* Stated exercise: Copy each line of the listing below exactly.

## start Provided data

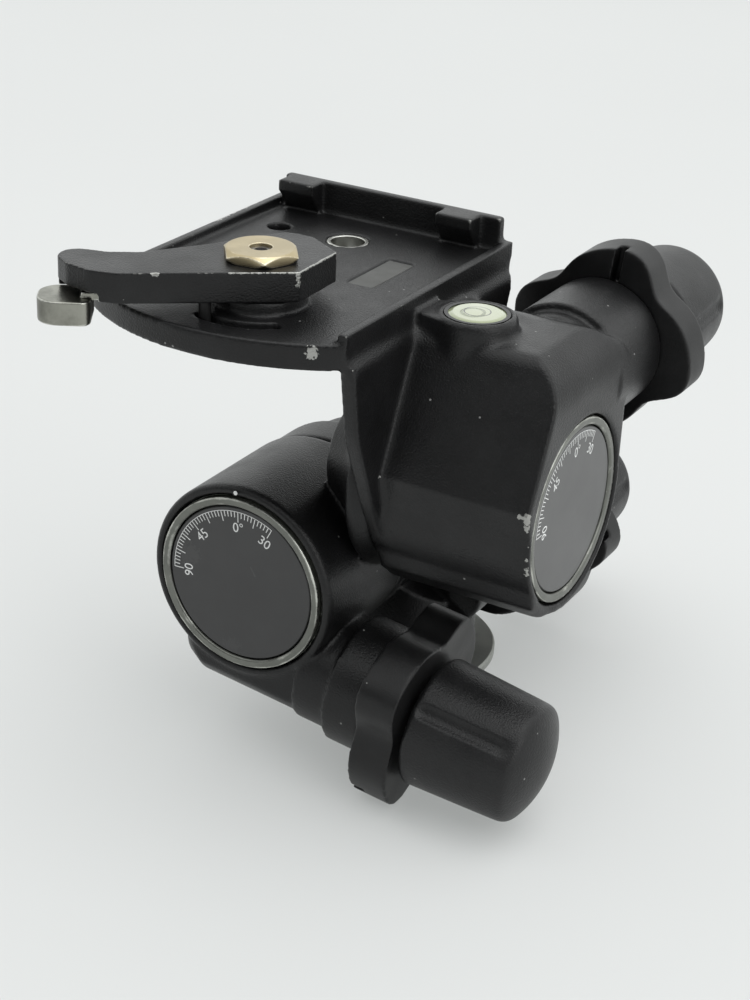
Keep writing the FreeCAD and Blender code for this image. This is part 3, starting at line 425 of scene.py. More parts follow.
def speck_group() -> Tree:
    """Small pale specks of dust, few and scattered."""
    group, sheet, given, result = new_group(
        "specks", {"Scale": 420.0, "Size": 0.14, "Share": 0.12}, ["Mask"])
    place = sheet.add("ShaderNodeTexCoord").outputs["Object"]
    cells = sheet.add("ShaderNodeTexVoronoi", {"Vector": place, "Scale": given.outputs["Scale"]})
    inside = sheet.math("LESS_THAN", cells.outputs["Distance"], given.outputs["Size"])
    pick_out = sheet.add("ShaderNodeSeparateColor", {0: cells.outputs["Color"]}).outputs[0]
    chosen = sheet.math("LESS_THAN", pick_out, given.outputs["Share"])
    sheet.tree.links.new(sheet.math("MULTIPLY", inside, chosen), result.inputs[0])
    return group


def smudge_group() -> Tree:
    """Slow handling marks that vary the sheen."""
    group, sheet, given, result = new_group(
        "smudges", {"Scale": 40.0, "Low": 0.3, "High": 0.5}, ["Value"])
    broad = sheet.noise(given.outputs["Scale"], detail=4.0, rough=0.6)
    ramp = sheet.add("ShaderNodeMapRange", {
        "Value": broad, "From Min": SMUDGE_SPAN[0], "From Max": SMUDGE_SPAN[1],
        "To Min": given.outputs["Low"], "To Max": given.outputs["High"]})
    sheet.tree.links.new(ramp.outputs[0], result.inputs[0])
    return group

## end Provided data

* Written reply:
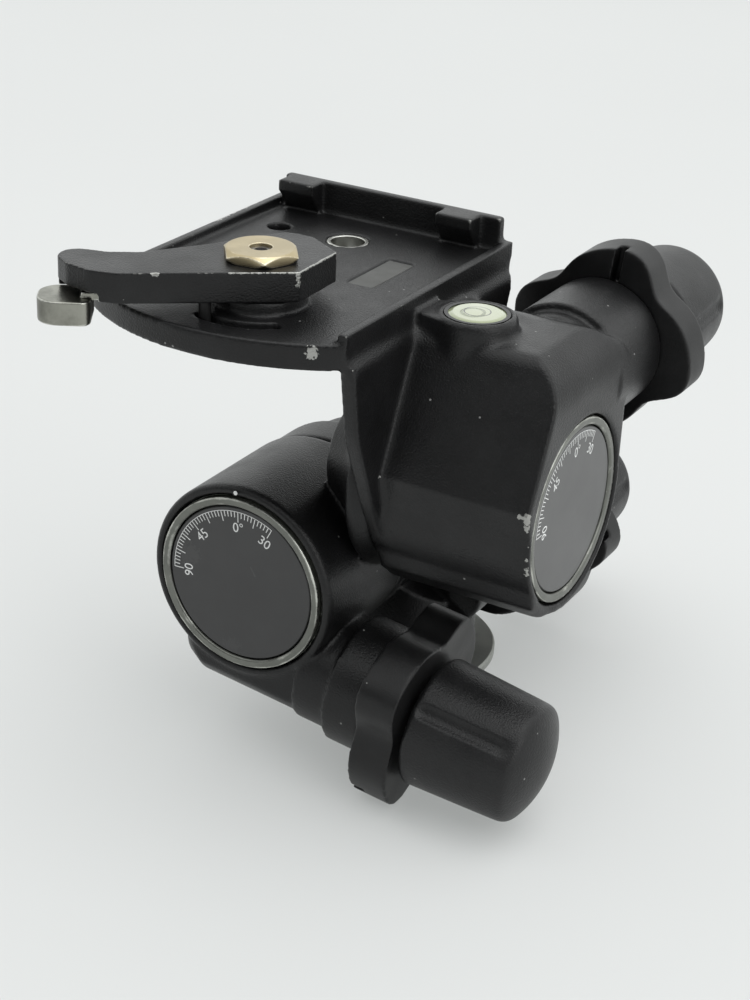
Keep writing the FreeCAD and Blender code for this image. This is part 3, starting at line 425 of scene.py. More parts follow.
def speck_group() -> Tree:
    """Small pale specks of dust, few and scattered."""
    group, sheet, given, result = new_group(
        "specks", {"Scale": 420.0, "Size": 0.14, "Share": 0.12}, ["Mask"])
    place = sheet.add("ShaderNodeTexCoord").outputs["Object"]
    cells = sheet.add("ShaderNodeTexVoronoi", {"Vector": place, "Scale": given.outputs["Scale"]})
    inside = sheet.math("LESS_THAN", cells.outputs["Distance"], given.outputs["Size"])
    pick_out = sheet.add("ShaderNodeSeparateColor", {0: cells.outputs["Color"]}).outputs[0]
    chosen = sheet.math("LESS_THAN", pick_out, given.outputs["Share"])
    sheet.tree.links.new(sheet.math("MULTIPLY", inside, chosen), result.inputs[0])
    return group


def smudge_group() -> Tree:
    """Slow handling marks that vary the sheen."""
    group, sheet, given, result = new_group(
        "smudges", {"Scale": 40.0, "Low": 0.3, "High": 0.5}, ["Value"])
    broad = sheet.noise(given.outputs["Scale"], detail=4.0, rough=0.6)
    ramp = sheet.add("ShaderNodeMapRange", {
        "Value": broad, "From Min": SMUDGE_SPAN[0], "From Max": SMUDGE_SPAN[1],
        "To Min": given.outputs["Low"], "To Max": given.outputs["High"]})
    sheet.tree.links.new(ramp.outputs[0], result.inputs[0])
    return group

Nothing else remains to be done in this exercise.